The fanciful explanation give seems unnecessary as everything seems compatible with a large and deep well which had been boarded over and covered with earth. There is little doubt, from later 19th century records, that the area round the hole was used for making bricks - with many acres of clearly visible brick pits in a nearby wood. For more information of the brickfields around Tring, including a picture of some of the unfilled brick pits see Brick Pits & Brick Buildings near Tring


Information about another Subsidence in a Hertfordshire Brickfield area

While this hole is exceptionally big for the UK there have been other local examples. A similar collapse under the corner of a house - but on a smaller scale occurred in 2014 in Oatridge Gardens, Hemel Hempstead.

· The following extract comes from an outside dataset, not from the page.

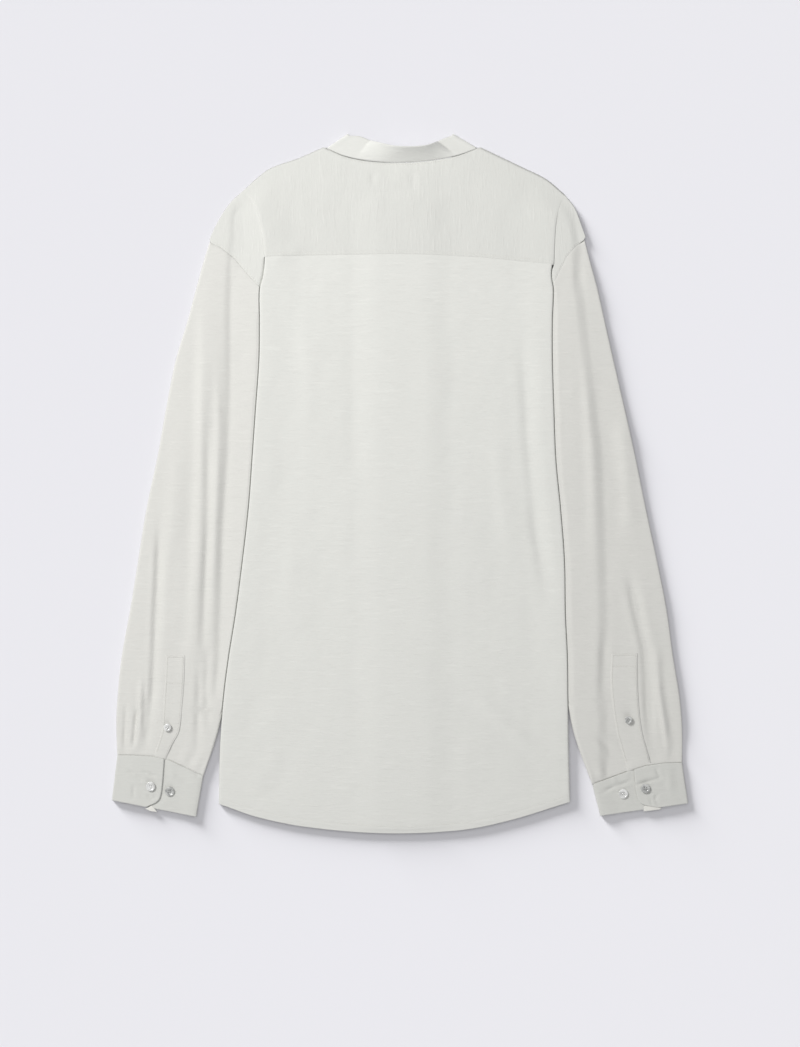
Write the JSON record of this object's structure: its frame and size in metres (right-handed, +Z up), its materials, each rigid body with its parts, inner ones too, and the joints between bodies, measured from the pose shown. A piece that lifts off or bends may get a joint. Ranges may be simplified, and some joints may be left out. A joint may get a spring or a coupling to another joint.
{
  "type": "mandarin collar shirt",
  "caption": "Off-white long-sleeved shirt with a band collar, laid face down and flat with both sleeves hanging down beside the body.",
  "frame": {"origin": "middle of the bounding box at the level of the surface the shirt lies on", "axes": "+Y from the hem to the collar, +Z up from the surface, out of the shirt's back; the shirt lies face down, so its own left arm is on the -X side"},
  "size_m": [0.6508, 0.7902, 0.0254],
  "materials": {
    "cloth": "off-white slubbed plain-weave cotton, matte",
    "yoke_cloth": "the same cloth turned a quarter, its slubs running down the shoulders",
    "button": "pearly off-white, semi-gloss"
  },
  "bodies": {
    "root": {"back": "cloth", "yoke": "yoke_cloth", "front_left": "cloth", "front_right": "cloth", "front_placket": "cloth", "collar": "cloth", "sleeve_left": "cloth", "sleeve_right": "cloth", "cuff_left": "cloth", "cuff_right": "cloth", "sleeve_placket_left": "cloth", "sleeve_placket_right": "cloth", "cuff_button_left": "button", "cuff_button_right": "button", "cuff_button_spare_left": "button", "cuff_button_spare_right": "button", "sleeve_button_left": "button", "sleeve_button_right": "button", "collar_button": "button", "front_button_1": "button", "front_button_2": "button", "front_button_3": "button", "front_button_4": "button", "front_button_5": "button", "front_button_6": "button", "front_button_7": "button"}
  },
  "joints": []
}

Geologically the area is very similar to Bernards Heath - high ground covered with clay with flints overlying several hundred feet of chalk. There were a number of brick works in the area running north from Leverstock Green in late Victorian times and there are references to brickmaking in the Hemel Hempstead area as early as 1603 [see The Leverstock Green Brick Fields and the description of brickmaking on page 67 of The History of Hemel Hempstead.]

While I have no evidence that Oatridge Gardens is on the site of a filled in brick pit at least one Victorian O.S. map shows a "clay pit" near by it is not far from High Street Green where "Several places ... have been excavated mainly on land which belonged to the Saunders family, who were brickmakers in the 18th century." [History of Hemel Hempstead]. I have seen no authoritive report on the cause of the Oatridge Gardens collapse but at least one report suggests that subsidence as a result of human mining activities could be to blame.

 

 

This picture, and the events of September 2015 in Fontmell Close, make it clear why people are asking "What is under the ground on Bernards Heath, St Albans." I will be looking at why people dug holes in the area and what happened to them.


The Biographical note I provided to the Conference Organisers

After taking early retirement from Brunel University Chris Reynolds developed an interest in family and local history and now runs the Genealogy in Hertfordshire web site www.hertfordshire-genealogy.co.uk. His great grandfather, Jacob Reynolds, was a tenant of Heath Farm and as a result Chris has carried out extensive research on Bernards Heath, including publishing the booklet A Short History of Bernards Heath. He has also written a book about Hemel Hempstead during the First World War, The London Gunners come to Town.


Further Family Background information:

I was born in St Albans shortly before the war, while my father was poultry farming at Sandridge on part of Hammonds Farm - and family connections with the farm  go back to around 1800, if not earlier. However I was brought up in the West Country and returned to Hertfordshire in 1962. My great grandfather Jacob Reynolds took over Heath Farm (from Hammonds) in 1871 and in addition to being a major milk supplier in St Albans became involved with brick making, as some of the brick pits were on his former fields. A member of the family was living in either Heath Farm (until it was demolished) or in a home built on the Home meadow into the 21st century. My grandfather, Harry Reynolds, built Calverton (the house at the start of Harpenden Road, looking down St Peters Street) and was a vet who worked with horses. For a time he also was a job master, which included running the St Albans waste collection service, and his men were tipping the rubbish into disused brick pits on Heath Farm in the early 20th century. For a time Beryl Grove (Jacob's grand-daughter) lived in a flat in Heath Farm and did some preliminary research on the farm prior to its demolition. I talked to her about working together to write a history of Heath Farm. After her death I collected a lot of information about the Farm and the surrounding area, including identifying many of the brickmakers. Some of the findings have been posted on this web site.


While this hole is exceptionally big for the UK there have been other local examples. A similar collapse under the corner of a house - but on a smaller scale occurred in 2014 in Oatridge Gardens, Hemel Hempstead.

Geologically the area is very similar to Bernards Heath - high ground covered with clay with flints overlying several hundred feet of chalk. There were a number of brick works in the area running north from Leverstock Green in late Victorian times and there are references to brickmaking in the Hemel Hempstead area as early as 1603 [see The Leverstock Green Brick Fields and the description of brickmaking on page 67 of The History of Hemel Hempstead.]

While I have no evidence that Oatridge Gardens is on the site of a filled in brick pit at least one Victorian O.S. map shows a "clay pit" near by it is not far from High Street Green where "Several places ... have been excavated mainly on land which belonged to the Saunders family, who were brickmakers in the 18th century." [History of Hemel Hempstead]. I have seen no authoritive report on the cause of the Oatridge Gardens collapse but at least one report suggests that subsidence as a result of human mining activities could be to blame.